Rows from a 3D modeling dataset
┌──
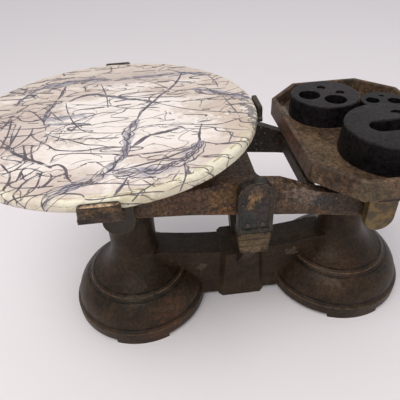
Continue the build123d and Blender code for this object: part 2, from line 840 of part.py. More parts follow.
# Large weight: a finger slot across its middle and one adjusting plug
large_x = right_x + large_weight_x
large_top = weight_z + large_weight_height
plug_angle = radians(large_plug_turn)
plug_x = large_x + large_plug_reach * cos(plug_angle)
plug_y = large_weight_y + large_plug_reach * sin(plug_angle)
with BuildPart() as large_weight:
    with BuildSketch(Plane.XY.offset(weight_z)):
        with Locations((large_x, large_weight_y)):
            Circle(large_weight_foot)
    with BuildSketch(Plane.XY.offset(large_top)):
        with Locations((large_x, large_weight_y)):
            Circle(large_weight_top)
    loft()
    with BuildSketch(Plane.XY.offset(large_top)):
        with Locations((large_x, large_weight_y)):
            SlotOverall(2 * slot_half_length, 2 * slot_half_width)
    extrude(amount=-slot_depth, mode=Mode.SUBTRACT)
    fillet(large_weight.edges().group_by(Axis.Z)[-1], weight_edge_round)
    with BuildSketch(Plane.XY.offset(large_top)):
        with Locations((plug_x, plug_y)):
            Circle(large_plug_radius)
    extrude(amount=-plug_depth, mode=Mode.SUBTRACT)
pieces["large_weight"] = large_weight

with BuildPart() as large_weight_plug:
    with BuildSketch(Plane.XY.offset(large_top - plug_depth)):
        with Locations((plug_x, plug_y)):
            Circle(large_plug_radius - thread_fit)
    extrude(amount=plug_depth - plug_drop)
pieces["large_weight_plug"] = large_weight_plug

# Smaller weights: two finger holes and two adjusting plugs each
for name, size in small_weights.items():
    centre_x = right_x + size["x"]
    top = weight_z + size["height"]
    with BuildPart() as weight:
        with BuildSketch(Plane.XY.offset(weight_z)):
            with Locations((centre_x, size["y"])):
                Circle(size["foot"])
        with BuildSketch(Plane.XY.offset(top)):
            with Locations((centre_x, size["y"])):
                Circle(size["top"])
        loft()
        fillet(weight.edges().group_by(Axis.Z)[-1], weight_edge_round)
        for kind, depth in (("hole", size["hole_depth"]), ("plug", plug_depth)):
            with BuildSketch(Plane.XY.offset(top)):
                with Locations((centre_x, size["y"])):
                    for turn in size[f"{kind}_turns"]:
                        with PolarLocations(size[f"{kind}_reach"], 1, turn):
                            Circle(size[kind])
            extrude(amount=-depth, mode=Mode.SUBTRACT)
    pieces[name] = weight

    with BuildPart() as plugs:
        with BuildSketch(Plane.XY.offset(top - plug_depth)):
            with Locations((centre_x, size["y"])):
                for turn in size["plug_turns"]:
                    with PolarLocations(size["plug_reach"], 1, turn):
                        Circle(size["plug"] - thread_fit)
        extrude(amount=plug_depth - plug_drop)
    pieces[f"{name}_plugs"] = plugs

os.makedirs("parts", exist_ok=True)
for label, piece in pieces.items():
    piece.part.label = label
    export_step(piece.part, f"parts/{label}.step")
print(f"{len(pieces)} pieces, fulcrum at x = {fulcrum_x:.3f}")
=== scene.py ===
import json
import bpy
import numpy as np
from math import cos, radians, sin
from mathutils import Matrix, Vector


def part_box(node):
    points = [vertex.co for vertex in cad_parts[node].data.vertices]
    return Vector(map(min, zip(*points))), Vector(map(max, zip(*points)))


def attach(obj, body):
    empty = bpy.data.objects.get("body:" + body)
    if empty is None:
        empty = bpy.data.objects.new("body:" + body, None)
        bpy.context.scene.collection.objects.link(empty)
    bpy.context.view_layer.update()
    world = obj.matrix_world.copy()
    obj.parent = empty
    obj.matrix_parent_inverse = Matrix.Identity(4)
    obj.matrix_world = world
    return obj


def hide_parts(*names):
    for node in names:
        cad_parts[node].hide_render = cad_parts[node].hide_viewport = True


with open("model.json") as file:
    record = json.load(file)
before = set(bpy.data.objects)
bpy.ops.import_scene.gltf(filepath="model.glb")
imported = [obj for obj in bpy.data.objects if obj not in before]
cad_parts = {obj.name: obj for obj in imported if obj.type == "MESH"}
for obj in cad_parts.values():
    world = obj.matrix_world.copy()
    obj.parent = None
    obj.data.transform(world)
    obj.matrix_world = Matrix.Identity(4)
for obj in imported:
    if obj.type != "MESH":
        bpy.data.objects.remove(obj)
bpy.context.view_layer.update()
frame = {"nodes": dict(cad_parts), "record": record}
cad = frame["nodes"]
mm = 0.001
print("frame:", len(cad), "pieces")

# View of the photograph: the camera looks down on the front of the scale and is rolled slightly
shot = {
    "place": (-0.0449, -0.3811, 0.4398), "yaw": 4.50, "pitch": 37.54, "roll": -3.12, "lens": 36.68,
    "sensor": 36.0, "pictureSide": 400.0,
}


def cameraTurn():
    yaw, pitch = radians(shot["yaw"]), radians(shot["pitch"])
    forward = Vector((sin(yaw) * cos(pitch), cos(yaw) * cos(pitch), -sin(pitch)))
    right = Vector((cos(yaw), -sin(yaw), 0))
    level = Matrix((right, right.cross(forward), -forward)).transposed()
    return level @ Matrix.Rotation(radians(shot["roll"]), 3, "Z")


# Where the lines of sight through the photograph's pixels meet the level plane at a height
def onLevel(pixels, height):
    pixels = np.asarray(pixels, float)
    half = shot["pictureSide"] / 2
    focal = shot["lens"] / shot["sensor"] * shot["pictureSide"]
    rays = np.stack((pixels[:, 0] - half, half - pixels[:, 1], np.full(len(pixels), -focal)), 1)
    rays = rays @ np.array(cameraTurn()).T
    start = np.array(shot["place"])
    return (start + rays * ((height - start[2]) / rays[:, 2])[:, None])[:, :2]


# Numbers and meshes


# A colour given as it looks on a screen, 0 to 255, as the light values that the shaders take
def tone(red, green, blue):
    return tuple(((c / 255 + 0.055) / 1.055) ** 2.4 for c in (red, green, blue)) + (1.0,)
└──
┌──
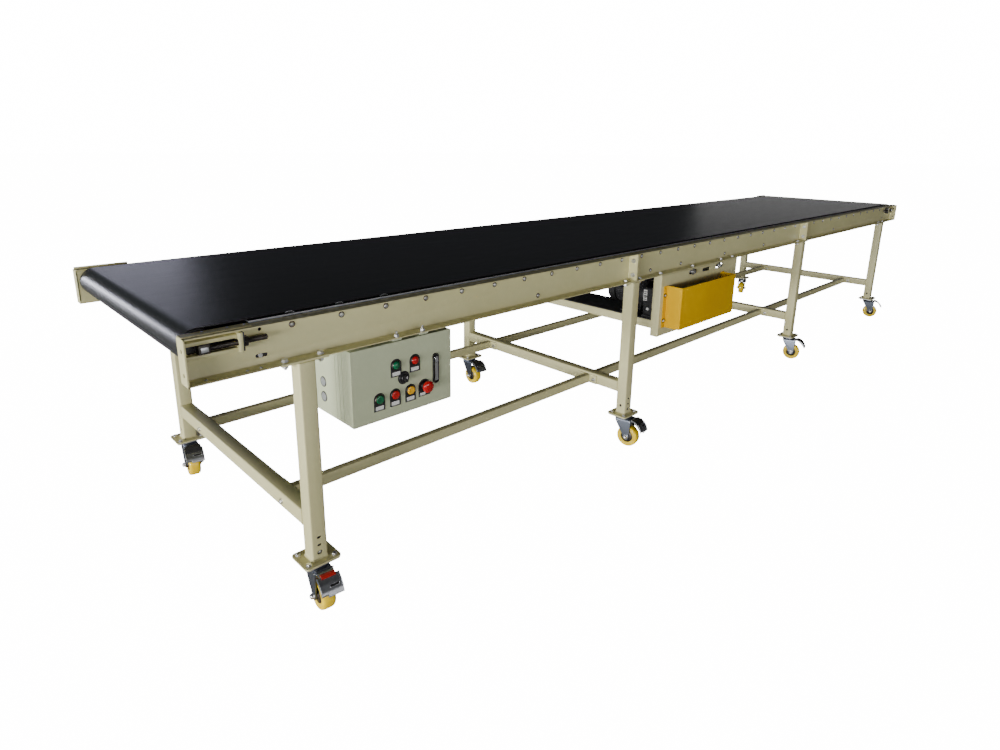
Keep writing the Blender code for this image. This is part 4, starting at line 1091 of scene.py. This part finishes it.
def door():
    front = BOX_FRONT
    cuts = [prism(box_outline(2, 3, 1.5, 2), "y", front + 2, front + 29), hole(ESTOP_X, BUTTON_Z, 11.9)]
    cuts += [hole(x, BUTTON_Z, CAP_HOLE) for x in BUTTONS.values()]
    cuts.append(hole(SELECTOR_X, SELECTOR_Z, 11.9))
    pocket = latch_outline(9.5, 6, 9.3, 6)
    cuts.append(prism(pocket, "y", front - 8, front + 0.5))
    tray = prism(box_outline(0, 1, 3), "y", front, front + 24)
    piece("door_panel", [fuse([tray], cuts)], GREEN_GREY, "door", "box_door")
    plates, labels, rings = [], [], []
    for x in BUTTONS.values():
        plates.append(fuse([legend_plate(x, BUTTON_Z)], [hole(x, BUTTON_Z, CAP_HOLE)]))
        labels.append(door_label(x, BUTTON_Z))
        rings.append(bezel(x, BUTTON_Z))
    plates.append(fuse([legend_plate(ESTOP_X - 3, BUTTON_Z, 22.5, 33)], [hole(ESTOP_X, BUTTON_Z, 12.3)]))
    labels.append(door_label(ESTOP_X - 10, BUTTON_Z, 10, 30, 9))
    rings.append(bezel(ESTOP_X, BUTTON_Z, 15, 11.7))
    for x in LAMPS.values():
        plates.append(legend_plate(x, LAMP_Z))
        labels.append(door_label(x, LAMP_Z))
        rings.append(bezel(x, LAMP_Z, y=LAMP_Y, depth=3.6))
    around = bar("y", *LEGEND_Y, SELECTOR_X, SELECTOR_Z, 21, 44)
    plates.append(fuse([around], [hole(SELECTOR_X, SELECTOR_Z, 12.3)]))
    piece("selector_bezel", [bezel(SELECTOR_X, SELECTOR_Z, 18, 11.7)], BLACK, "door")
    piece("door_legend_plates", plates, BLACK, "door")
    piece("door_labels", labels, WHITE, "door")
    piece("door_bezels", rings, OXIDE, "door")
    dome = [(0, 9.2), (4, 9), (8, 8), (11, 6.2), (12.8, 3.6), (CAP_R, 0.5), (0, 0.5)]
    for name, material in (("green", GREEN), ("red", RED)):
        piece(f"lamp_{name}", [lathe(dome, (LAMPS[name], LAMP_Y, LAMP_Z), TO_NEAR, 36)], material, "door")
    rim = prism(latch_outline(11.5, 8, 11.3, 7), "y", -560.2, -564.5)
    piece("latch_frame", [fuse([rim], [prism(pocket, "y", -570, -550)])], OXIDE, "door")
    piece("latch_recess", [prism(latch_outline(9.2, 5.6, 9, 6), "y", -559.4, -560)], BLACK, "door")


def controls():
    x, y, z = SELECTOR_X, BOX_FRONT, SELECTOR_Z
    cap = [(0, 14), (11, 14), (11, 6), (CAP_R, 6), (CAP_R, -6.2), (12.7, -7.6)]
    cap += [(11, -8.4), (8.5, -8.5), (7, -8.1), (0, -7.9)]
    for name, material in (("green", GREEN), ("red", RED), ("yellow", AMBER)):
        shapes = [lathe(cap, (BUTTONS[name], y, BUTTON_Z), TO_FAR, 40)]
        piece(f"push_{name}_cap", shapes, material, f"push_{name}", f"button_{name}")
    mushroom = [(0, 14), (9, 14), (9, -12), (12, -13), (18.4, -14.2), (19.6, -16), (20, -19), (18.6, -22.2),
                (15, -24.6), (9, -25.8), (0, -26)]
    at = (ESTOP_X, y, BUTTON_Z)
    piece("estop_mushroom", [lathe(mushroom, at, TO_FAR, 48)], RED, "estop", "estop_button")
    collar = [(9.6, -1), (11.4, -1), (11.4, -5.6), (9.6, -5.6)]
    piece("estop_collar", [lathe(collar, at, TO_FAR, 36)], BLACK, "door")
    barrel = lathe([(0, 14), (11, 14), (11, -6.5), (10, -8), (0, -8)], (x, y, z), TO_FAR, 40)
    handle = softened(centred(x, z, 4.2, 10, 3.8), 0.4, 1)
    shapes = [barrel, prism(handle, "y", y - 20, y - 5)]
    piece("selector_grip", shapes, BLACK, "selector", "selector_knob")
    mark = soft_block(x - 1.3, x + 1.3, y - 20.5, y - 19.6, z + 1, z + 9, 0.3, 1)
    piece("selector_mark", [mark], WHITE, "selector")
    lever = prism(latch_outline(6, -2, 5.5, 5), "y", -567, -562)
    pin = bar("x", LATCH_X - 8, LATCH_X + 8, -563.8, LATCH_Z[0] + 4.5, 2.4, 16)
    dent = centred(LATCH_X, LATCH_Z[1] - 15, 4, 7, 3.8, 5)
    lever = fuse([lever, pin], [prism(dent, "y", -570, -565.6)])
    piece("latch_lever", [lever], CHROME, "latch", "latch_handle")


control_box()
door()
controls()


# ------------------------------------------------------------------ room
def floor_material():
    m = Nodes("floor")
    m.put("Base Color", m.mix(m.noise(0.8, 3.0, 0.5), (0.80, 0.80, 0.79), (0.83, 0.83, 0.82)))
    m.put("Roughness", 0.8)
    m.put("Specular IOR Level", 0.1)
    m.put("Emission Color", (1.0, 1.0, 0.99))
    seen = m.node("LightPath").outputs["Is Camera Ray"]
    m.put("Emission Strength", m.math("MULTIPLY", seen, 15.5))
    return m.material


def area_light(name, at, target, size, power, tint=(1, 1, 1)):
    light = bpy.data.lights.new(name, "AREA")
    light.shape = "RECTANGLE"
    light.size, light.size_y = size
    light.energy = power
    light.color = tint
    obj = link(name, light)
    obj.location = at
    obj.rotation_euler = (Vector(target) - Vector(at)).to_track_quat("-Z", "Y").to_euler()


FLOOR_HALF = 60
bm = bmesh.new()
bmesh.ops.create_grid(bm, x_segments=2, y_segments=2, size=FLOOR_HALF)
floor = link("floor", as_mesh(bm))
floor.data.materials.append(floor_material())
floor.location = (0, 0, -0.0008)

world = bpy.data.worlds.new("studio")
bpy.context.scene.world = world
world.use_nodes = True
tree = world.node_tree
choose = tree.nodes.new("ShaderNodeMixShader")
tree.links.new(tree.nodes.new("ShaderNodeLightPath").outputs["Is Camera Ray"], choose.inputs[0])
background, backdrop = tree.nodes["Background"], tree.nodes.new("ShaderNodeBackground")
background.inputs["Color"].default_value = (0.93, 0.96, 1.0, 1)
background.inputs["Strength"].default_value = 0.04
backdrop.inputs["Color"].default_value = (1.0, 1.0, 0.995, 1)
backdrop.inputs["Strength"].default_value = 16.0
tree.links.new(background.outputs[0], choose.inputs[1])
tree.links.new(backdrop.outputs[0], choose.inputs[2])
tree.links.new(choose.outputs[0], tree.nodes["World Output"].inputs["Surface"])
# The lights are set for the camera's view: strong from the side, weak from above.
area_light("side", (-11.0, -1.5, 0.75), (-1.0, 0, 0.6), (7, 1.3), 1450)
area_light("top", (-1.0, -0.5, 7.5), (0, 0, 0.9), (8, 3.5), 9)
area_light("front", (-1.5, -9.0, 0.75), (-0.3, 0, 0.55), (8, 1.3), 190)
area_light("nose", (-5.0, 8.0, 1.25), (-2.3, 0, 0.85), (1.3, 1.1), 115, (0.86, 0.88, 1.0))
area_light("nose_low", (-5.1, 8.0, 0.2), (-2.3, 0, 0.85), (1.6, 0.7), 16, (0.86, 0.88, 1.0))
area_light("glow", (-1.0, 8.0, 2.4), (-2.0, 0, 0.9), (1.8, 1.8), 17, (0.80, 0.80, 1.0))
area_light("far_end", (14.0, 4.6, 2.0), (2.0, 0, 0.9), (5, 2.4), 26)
└──
Task objective :: From the data above, show each line that contains "values".

Exercise output ::
for obj in cad_parts.values():
# A colour given as it looks on a screen, 0 to 255, as the light values that the shaders take
    cuts += [hole(x, BUTTON_Z, CAP_HOLE) for x in BUTTONS.values()]
    for x in BUTTONS.values():
    for x in LAMPS.values():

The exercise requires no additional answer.